Resisting History by Barbara Ladd

I think I could have found this book more helpful than I did. In some senses, Ladd seems to be trying to recuperate the way Faulkner writes women in As I Lay Dying and Zora Neale Hurston's Tell My Horse. Her concerns are gender, choice, agency, authorship, and the act of writing in As I Lay Dying, A Fable, The Golden Apples, and Tell My Horse. She contends that the presence of women and hybridities in these stories challenges the monolithic narrative of History and divides it into several different narratives. Her readings apply Walter Benjamin's Marxist analysis to these texts and attempts to include the study of space in addition to Benjamin's temporal approach. As this review may indicate, though, I had trouble following exactly what unified this study.

The Unimaginable Mathematics of Borges' Library of Babel by William Goldbloom Bloch

I thoroughly enjoyed reading this book. Professor Bloch uses a delightful tone, and I found his analysis quite relevant to the text at hand. The book is quite well-designed, presenting the story before anything else, and then giving a mathematical analysis of some of the figures in the story. I appreciated the care used to select the mathematical examples; for while some were easier to follow for me than others (I found the analysis of the structure of the library spatially a little difficult), he used the math to make very good points about the implications of the story. While Professor Bloch held back from giving a full reading of the story, I found his analysis quite useful in my own ways of thinking about the truly unimaginable size and nature of the library. This book should not scare off anyone because of its mathematics.

Sunday, October 5, 2008

Love and Death in the American Novel by Leslie Fiedler

I read the first edition (published in 1960) of this book. Fiedler writes more casually than academics today: he neither uses extensive footnotes nor includes a bibliography, and at times his perspective on women seems a bit off to me. Still, this book is mammoth (both in size and reputation).

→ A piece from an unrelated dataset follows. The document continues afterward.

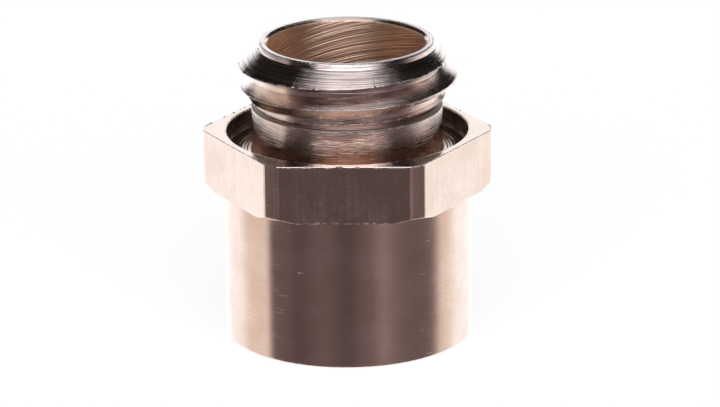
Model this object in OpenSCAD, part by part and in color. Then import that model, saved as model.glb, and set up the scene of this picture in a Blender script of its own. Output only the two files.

Fiedler starts by tracing the history of the seduction novel in England and elsewhere. He contends that love and death are two of the most salient themes of the American novel, and that in American literature, the Clarissa figure becomes split into a dark lady and an angelic, fair lady. He identifies James Fenimore Cooper's historical romances with those of Sir Walter Scott, and traces a gothic tradition that starts with Charles Brockden Brown, goes through the work of Poe, to a full-blown Faustian bargain, whether done by Hester Prynne in The Scarlet Letter, or in Moby Dick, or in Huckleberry Finn. Indeed, Fiedler identifies gothic as the most successful form in America. Fiedler also traces the male homosocial bond that crosses racial boundaries, and identifies this bond as extremely important (Huck-Jim, Ishmael-Queequeg, and Natty Bumpo-Chingachgook all provide examples). He also reads Faulkner (especially Absalom, Absalom!) and Pierre to great profit.

Friday, October 3, 2008

The Melodramatic Imagination by Peter Brooks

In this book, Peter Brooks investigates melodrama as an historical genre that grows, quite literally, out of musical dramas and pantomimes produced in France during the first half of the nineteenth century. He demonstrates that these productions dramatize what he calls the moral occult, or virtue for the sake of virtue. They supposed a Manchiean world view, with two extremes and no middle ground. I found his reading of these early French plays very convincing--he seems to have a strong sense of the genre and the time period. He claims that as nineteenth century drama moves away from the excess of the form, this struggle becomes better set off in the novel. He ends by reading two authors: Balzac and James. Both of these authors receive a general reading before Brooks gives a close reading of Pere Goriot and The Wings of the Dove in his successful demonstration of his theory that while Balzac's melodrama is external, James presents an internal melodrama of consciousness. Although this book does not deal with authors or even genres that particularly interest me, I would go back to this theory and use it if my interests develop in this direction.

Wednesday, October 1, 2008

How Novels Think by Nancy Armstrong

This book combines intelligent work in theory and history with close readings of a number of novels to illustrate its central thesis, namely that the novel, as a form, makes the concept of the individual, as we understand it today, possible.

Armstrong contends that 18th century novels show how a bad subject chooses to join society and how the self-discipline necessary to do so actually increases freedom. Victorian novels use women to displace man's "savage" characteristics, and to maintain the illusion of the development of mankind in a linear, monogeneic fashion, although vampire and other gothic stories trouble this concept with the possibility of polygenity.

I found this book very smart, and helpful, although sometimes it was difficult for me to follow her arguments. I thought she did a good job of deploying close readings to support her claims.